Posted by Nessa | Posted in uncategorized | Posted on 30-05-2010
Any programmer knows the golden rule of programming – no matter how well you’ve coded an application, there’s always going to be something wrong with it. I’ve done enough development work to have a lasting suspicion that if there’s a bug or hole to be found, someone will stumble upon it and rub it in your face.
Here’s an interesting fact:
There’s no such thing as a bug-free application.
No amount of poking, prodding, testing, slurping, or caressing is going to find every possible fault that can exist in an application. Somewhere along the line, one of your users is going to trigger a problem and cause you to spend a few hours patching code. It’s like idiot-proofing a microwave – you can’t reasonably predict every possible thing that a user can do, you just do what you can and hope for the best.
Check and maybe even double-check all types of input and assume the worst. Sure, maybe that user didn’t know that Sex referred to gender, but you should have thought of that. Always take into account blank, malformed, incorrect, malicious, and duplicate data.
2. Default Actions
Any time you use conditionals, always combine validation with a default action, in case something unexpected happens. Do you know what your application is going to do if a specified condition isn’t met?
3. User behavior
Some people do things you don’t want them to, but you have to be ready for it anyways. Does your application work correctly if people hit the “back” or “refresh” buttons? Is it going to cause a problem if someone bypasses your lightbox and opens a link in a new tab instead? Or bookmarks a page that was meant to be accessed from a login screen?
Accept the fact that no matter what advice I give, you’re still never going to make it perfect.
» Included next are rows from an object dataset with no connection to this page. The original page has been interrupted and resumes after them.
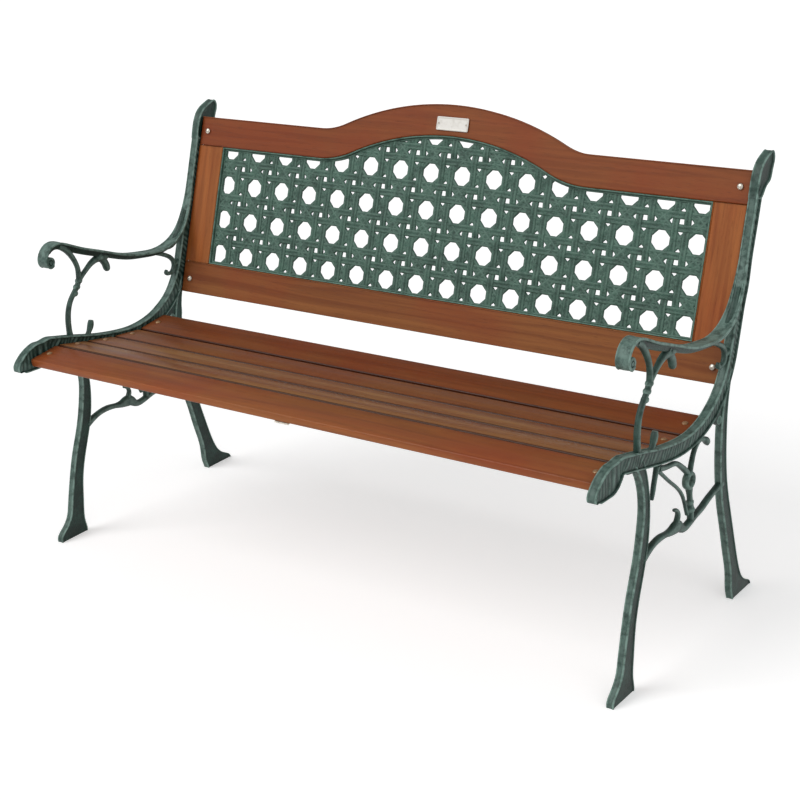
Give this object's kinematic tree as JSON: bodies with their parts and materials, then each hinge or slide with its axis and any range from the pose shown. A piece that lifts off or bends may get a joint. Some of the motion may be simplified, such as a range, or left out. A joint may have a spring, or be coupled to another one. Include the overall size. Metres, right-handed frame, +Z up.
{
  "type": "garden bench",
  "caption": "Garden bench with cast scrolled end frames, hardwood slat seat and arched wooden back framing a cast cane-weave panel.",
  "frame": {"origin": "on the ground, at the middle of the bench's footprint", "axes": "+X along the bench, towards the sitter's left-hand end; -Y the front, the way a sitter faces; +Z up"},
  "size_m": [1.263, 0.6117, 0.8176],
  "materials": {
    "cast_iron": "dark green paint with paler verdigris on the raised edges, satin, lightly stippled",
    "hardwood": "reddish-brown oiled hardwood under gloss varnish, grain along each board",
    "zinc_steel": "bright zinc plate, slightly dulled",
    "plate_enamel": "off-white enamel, semi-gloss, blank"
  },
  "bodies": {
    "root": {"left_end_frame": "cast_iron", "right_end_frame": "cast_iron", "lattice_panel": "cast_iron", "seat_slat_1": "hardwood", "seat_slat_2": "hardwood", "seat_slat_3": "hardwood", "seat_slat_4": "hardwood", "seat_slat_5": "hardwood", "back_top_rail": "hardwood", "back_bottom_rail": "hardwood", "back_left_stile": "hardwood", "back_right_stile": "hardwood", "stile_dowels": "hardwood", "seat_bolts": "zinc_steel", "seat_washers": "zinc_steel", "seat_nuts": "zinc_steel", "back_bolts": "zinc_steel", "back_washers": "zinc_steel", "back_nuts": "zinc_steel", "panel_screws": "zinc_steel", "strap_screws": "zinc_steel", "name_plate_pins": "zinc_steel", "seat_strap": "zinc_steel", "name_plate": "plate_enamel"}
  },
  "joints": []
}
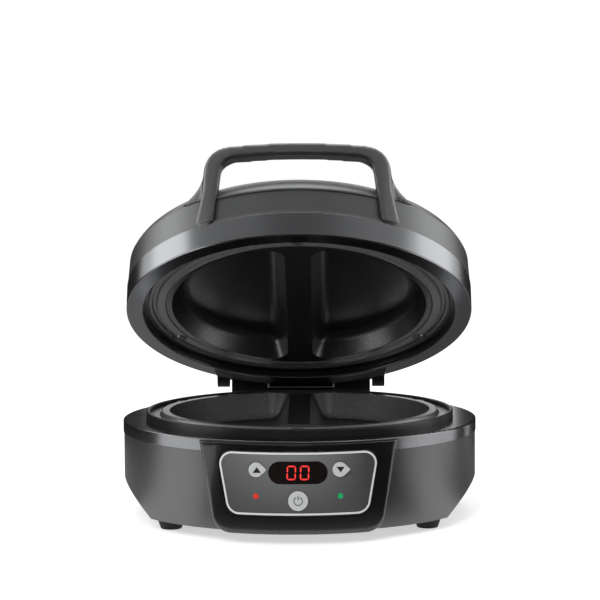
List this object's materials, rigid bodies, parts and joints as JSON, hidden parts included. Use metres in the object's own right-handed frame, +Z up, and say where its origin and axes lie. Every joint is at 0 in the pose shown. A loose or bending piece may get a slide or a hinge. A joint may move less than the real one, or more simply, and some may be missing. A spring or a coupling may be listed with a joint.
{
  "type": "electric omelette maker",
  "caption": "Round countertop omelette maker with a hinged domed lid, twin half-round non-stick cavities, an arched front handle and a push-button console with a display.",
  "frame": {"origin": "on the table, under the centre of the round base", "axes": "+Z up, +X to the right seen from the front, -Y towards the user and +Y towards the hinge; the lid rests 31 degrees open"},
  "size_m": [0.26, 0.2894, 0.2739],
  "materials": {
    "housing": "grey metallic moulding",
    "console_body": "gloss dark grey moulding",
    "polished_steel": "polished sheet",
    "collar": "satin black moulding",
    "bottom_cover": "fine textured moulding",
    "rubber_feet": "matte",
    "nonstick_plate": "die casting with black non-stick coating",
    "lid_dome": "silver grey satin moulding",
    "handle": "grey metallic moulding",
    "hinge_bracket": "black glass-filled moulding",
    "hinge_pin": "drawn rod",
    "fasteners": "zinc plated",
    "element": "heat tinted sheath",
    "heat_shield": "aluminised pressing",
    "thermostat": "ceramic body",
    "bushing": "matte",
    "frame_chrome": "bright plated trim",
    "panel": "silver grey with clear coat",
    "window": "dark tinted acrylic",
    "display": "two-digit display block",
    "circuit_board": "green solder mask",
    "component_black": "moulded case",
    "component_blue": "moulded case",
    "transformer": "laminated core",
    "capacitor": "sleeved can",
    "button": "silver plated caps",
    "switch": "tact switch",
    "led_red": "red lens",
    "led_green": "green lens"
  },
  "bodies": {
    "base": {"base_bottom_cover": "bottom_cover", "base_bracket_screws": "fasteners", "base_collar": "collar", "base_hinge_bracket": "hinge_bracket", "base_shell": "housing", "base_trim_ring": "polished_steel", "chrome_frame": "frame_chrome", "console_housing": "console_body", "console_screws": "fasteners", "control_board": "circuit_board", "control_board_screws": "fasteners", "control_panel": "panel", "cord_inlet_bushing": "bushing", "display_module": "display", "display_window": "window", "down_switch": "switch", "filter_capacitor": "capacitor", "foot_screws": "fasteners", "hinge_pin": "hinge_pin", "lower_heat_shield": "heat_shield", "lower_heating_element": "element", "lower_plate": "nonstick_plate", "lower_plate_screws": "fasteners", "lower_thermostat": "thermostat", "power_board": "circuit_board", "power_board_screws": "fasteners", "power_led": "led_red", "ready_led": "led_green", "relay": "component_blue", "rubber_foot_front_left": "rubber_feet", "rubber_foot_front_right": "rubber_feet", "rubber_foot_rear_left": "rubber_feet", "rubber_foot_rear_right": "rubber_feet", "start_switch": "switch", "terminal_block": "component_black", "transformer": "transformer", "up_switch": "switch"},
    "lid": {"lid_shell": "lid_dome", "lid_trim_ring": "polished_steel", "lid_handle": "handle", "handle_screws": "fasteners", "upper_plate": "nonstick_plate", "upper_plate_screws": "fasteners", "upper_heating_element": "element", "upper_heat_shield": "heat_shield", "upper_thermostat": "thermostat", "lid_hinge_bracket": "hinge_bracket", "lid_bracket_screws": "fasteners"},
    "up_button": {"up_button": "button"},
    "down_button": {"down_button": "button"},
    "start_button": {"start_button": "button"}
  },
  "joints": [
    {"name": "lid_hinge", "type": "hinge", "parent": "base", "child": "lid", "pos_m": [0, 0.14, 0.084], "axis": [-1, 0, 0], "range_deg": [-31, 64]},
    {"name": "up_press", "type": "slide", "parent": "base", "child": "up_button", "axis": [0, 1, 0], "range_m": [0, 0.0008], "stiffness_N_per_m": 1200},
    {"name": "down_press", "type": "slide", "parent": "base", "child": "down_button", "axis": [0, 1, 0], "range_m": [0, 0.0008], "stiffness_N_per_m": 1200},
    {"name": "start_press", "type": "slide", "parent": "base", "child": "start_button", "axis": [0, 1, 0], "range_m": [0, 0.0008], "stiffness_N_per_m": 1200}
  ]
}
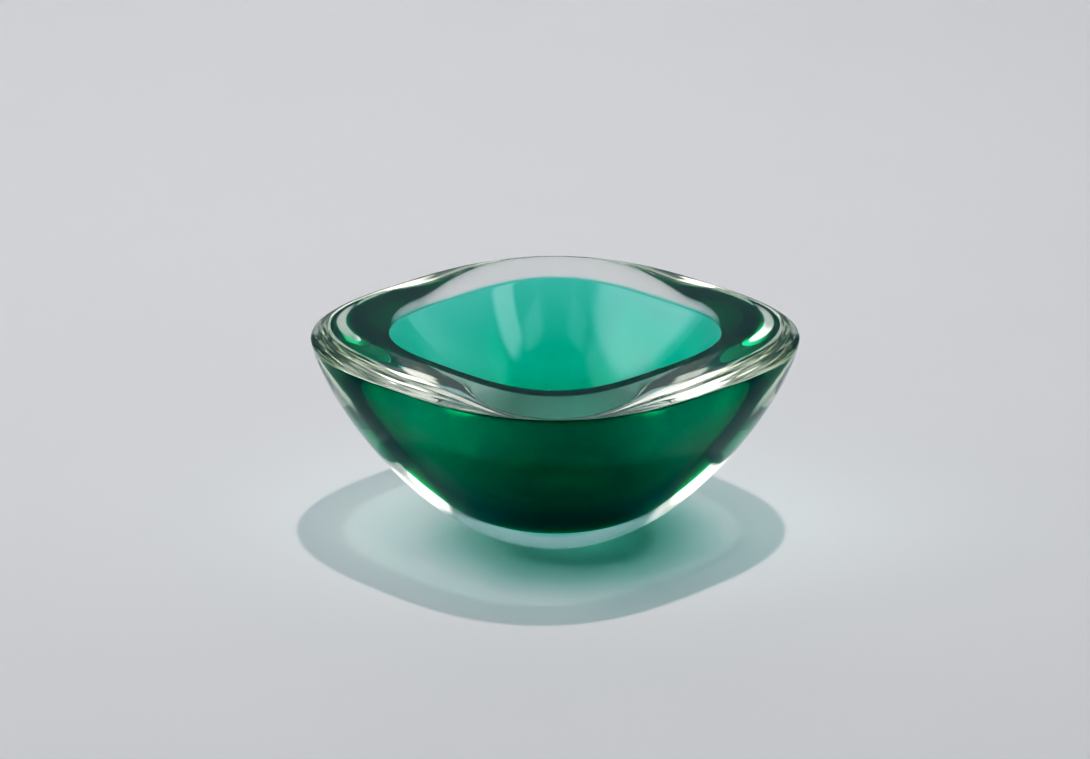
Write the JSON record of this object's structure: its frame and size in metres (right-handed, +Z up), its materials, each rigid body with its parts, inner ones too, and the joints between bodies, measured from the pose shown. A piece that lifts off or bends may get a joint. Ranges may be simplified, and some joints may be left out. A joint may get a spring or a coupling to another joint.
{
  "type": "cased art glass bowl",
  "caption": "Small heavy bowl of thick clear glass cased over a green inner cup, rounded-square plan, flat polished rim and a small ground base.",
  "frame": {"origin": "middle of the ground base, on the surface that the bowl stands on", "axes": "+Z up, +X and +Y towards two neighbouring corners of the rounded-square rim, -Y towards the viewer"},
  "size_m": [0.1198, 0.1198, 0.0486],
  "materials": {
    "clear_glass": "polished, colourless with a faint grey-green body tint",
    "green_glass": "polished, dense emerald green"
  },
  "bodies": {
    "root": {"clear_casing": "clear_glass", "green_cup": "green_glass"}
  },
  "joints": []
}
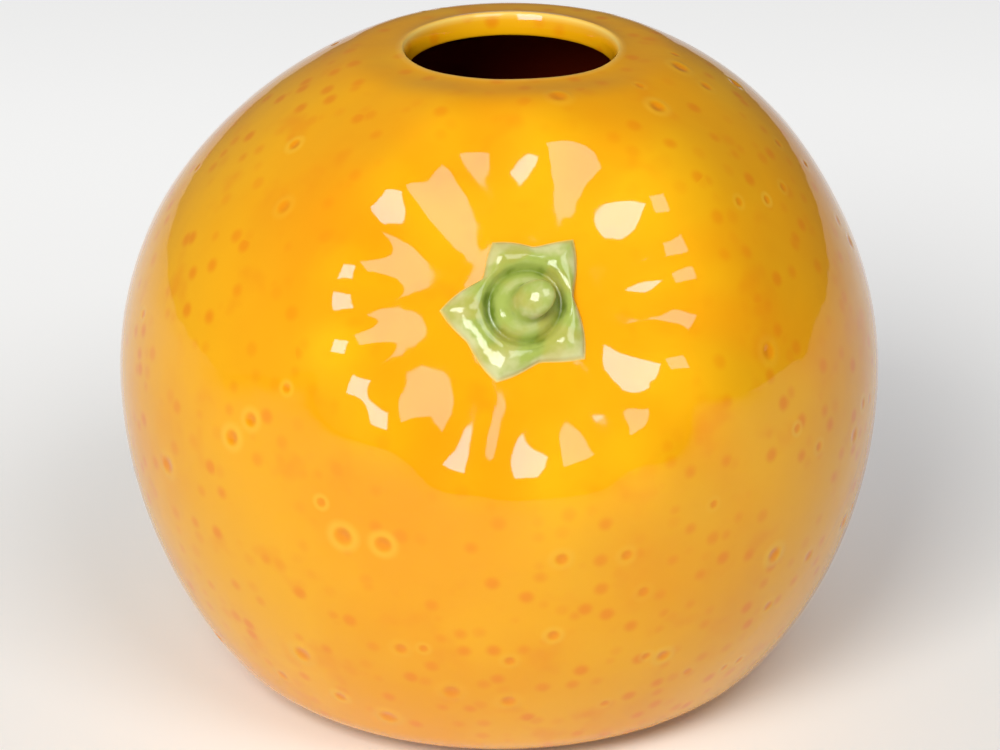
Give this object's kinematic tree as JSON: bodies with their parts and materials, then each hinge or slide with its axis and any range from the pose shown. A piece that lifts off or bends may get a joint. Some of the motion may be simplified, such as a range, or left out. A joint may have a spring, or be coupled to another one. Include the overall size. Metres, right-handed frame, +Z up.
{
  "type": "orange-shaped ceramic flower vase",
  "caption": "Hollow glazed ceramic vase in the shape of an orange, with a round mouth on top, a moulded green calyx with a stem stub on the front and a flat foot.",
  "frame": {"origin": "middle of the flat foot, on the surface that the vase stands on", "axes": "+Z up through the body; the moulded calyx faces -Y; +X is to the right of someone who looks at the calyx"},
  "size_m": [0.1296, 0.1318, 0.1114],
  "materials": {
    "orange_glaze": "thick clear gloss over yellow-orange, deeper orange in the pits and paler on the edges",
    "green_glaze": "translucent gloss, pale cream-green on the edges and leaf green in the groove",
    "bare_foot": "unglazed matt off-white clay"
  },
  "bodies": {
    "root": {"vase": "orange_glaze"}
  },
  "joints": []
}
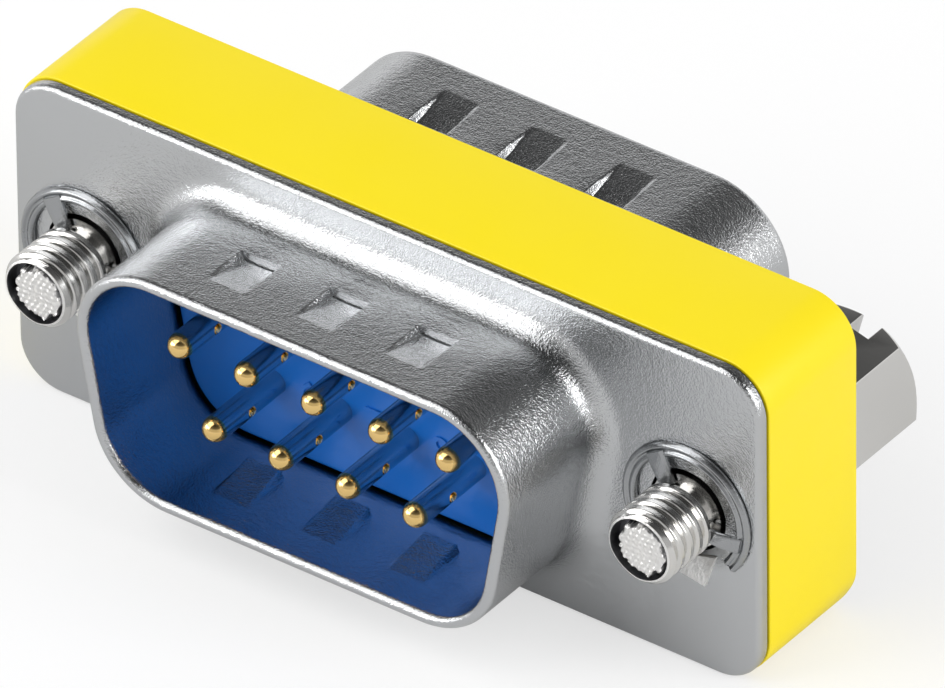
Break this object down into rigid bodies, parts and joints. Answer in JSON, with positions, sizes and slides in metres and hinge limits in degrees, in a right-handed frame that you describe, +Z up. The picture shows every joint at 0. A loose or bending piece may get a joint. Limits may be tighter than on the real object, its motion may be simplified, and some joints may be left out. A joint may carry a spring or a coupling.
{
  "type": "d-sub gender changer",
  "caption": "Short adapter with a D-shaped pin plug at its front and at its rear, a yellow band around the body between them, and captive jackscrews.",
  "frame": {"origin": "on the standing face, under the middle of the part", "axes": "+X along the rows of contacts, -Y out of the front plug, +Y out of the rear plug, +Z up on the side of the longer row"},
  "size_m": [0.0308, 0.0162, 0.0126],
  "materials": {
    "plated_shell": "satin nickel plate with fine orange peel",
    "blue_insulator": "semi-gloss moulded plastic",
    "gold_contact": "polished gold plate",
    "circuit_board": "solder mask",
    "dark_frame": "moulded plastic",
    "yellow_band": "semi-gloss vinyl",
    "bright_screw": "bright nickel plate",
    "spring_steel": "plated spring steel"
  },
  "bodies": {
    "changer": {"front_shell": "plated_shell", "rear_shell": "plated_shell", "front_insulator": "blue_insulator", "rear_insulator": "blue_insulator", "front_contact_1": "gold_contact", "front_contact_2": "gold_contact", "front_contact_3": "gold_contact", "front_contact_4": "gold_contact", "front_contact_5": "gold_contact", "front_contact_6": "gold_contact", "front_contact_7": "gold_contact", "front_contact_8": "gold_contact", "front_contact_9": "gold_contact", "rear_contact_1": "gold_contact", "rear_contact_2": "gold_contact", "rear_contact_3": "gold_contact", "rear_contact_4": "gold_contact", "rear_contact_5": "gold_contact", "rear_contact_6": "gold_contact", "rear_contact_7": "gold_contact", "rear_contact_8": "gold_contact", "rear_contact_9": "gold_contact", "crossover_board": "circuit_board", "spacer_frame": "dark_frame", "label_band": "yellow_band"},
    "left_screw": {"left_jackscrew": "bright_screw", "left_retaining_clip": "spring_steel"},
    "right_screw": {"right_jackscrew": "bright_screw", "right_retaining_clip": "spring_steel"}
  },
  "joints": [
    {"name": "left_screw_turn", "type": "hinge", "parent": "changer", "child": "left_screw", "pos_m": [-0.01249, 0, 0.0063], "axis": [0, -1, 0], "continuous": true},
    {"name": "right_screw_turn", "type": "hinge", "parent": "changer", "child": "right_screw", "pos_m": [0.01249, 0, 0.0063], "axis": [0, -1, 0], "continuous": true}
  ]
}
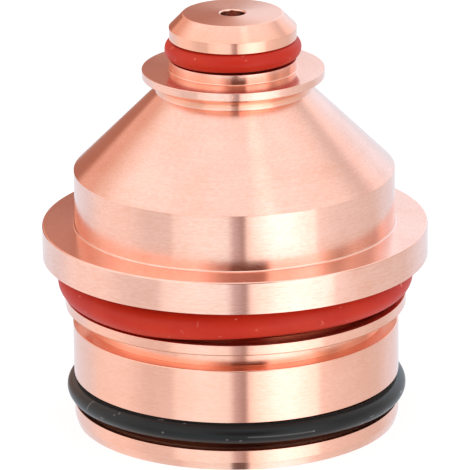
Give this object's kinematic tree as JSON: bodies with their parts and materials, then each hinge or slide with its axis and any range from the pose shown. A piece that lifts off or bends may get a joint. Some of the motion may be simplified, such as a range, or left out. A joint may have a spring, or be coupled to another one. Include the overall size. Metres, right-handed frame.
{
  "type": "plasma torch nozzle",
  "caption": "Turned copper nozzle of a liquid-cooled plasma torch: flanged skirt, long cone, thin collar and fine orifice, sealed outside by O-rings.",
  "frame": {"origin": "centre of the bottom rim", "axes": "+Z along the nozzle's axis, from the rim to the tip; the body and its rings are round about Z"},
  "size_m": [0.0352, 0.0352, 0.0384],
  "materials": {
    "copper": "fine turned, bright satin",
    "red_silicone": "moulded, satin",
    "black_rubber": "moulded, satin"
  },
  "bodies": {
    "root": {"nozzle_body": "copper", "tip_o_ring": "red_silicone", "flange_o_ring": "red_silicone", "skirt_o_ring": "black_rubber"}
  },
  "joints": []
}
And don’t forget – testing, testing, testing. While some people I deal with like to believe that I don’t actually test anything, I do – I just also know the golden rule of programming and that there’s no way around it. Testing is an ongoing process and requires both automated and manual work. Don’t knowingly leave a bug or security flaw in place and assume it will go unnoticed – trust me, it won’t. If there’s one thing idiots are good at, it’s making you look like an idiot.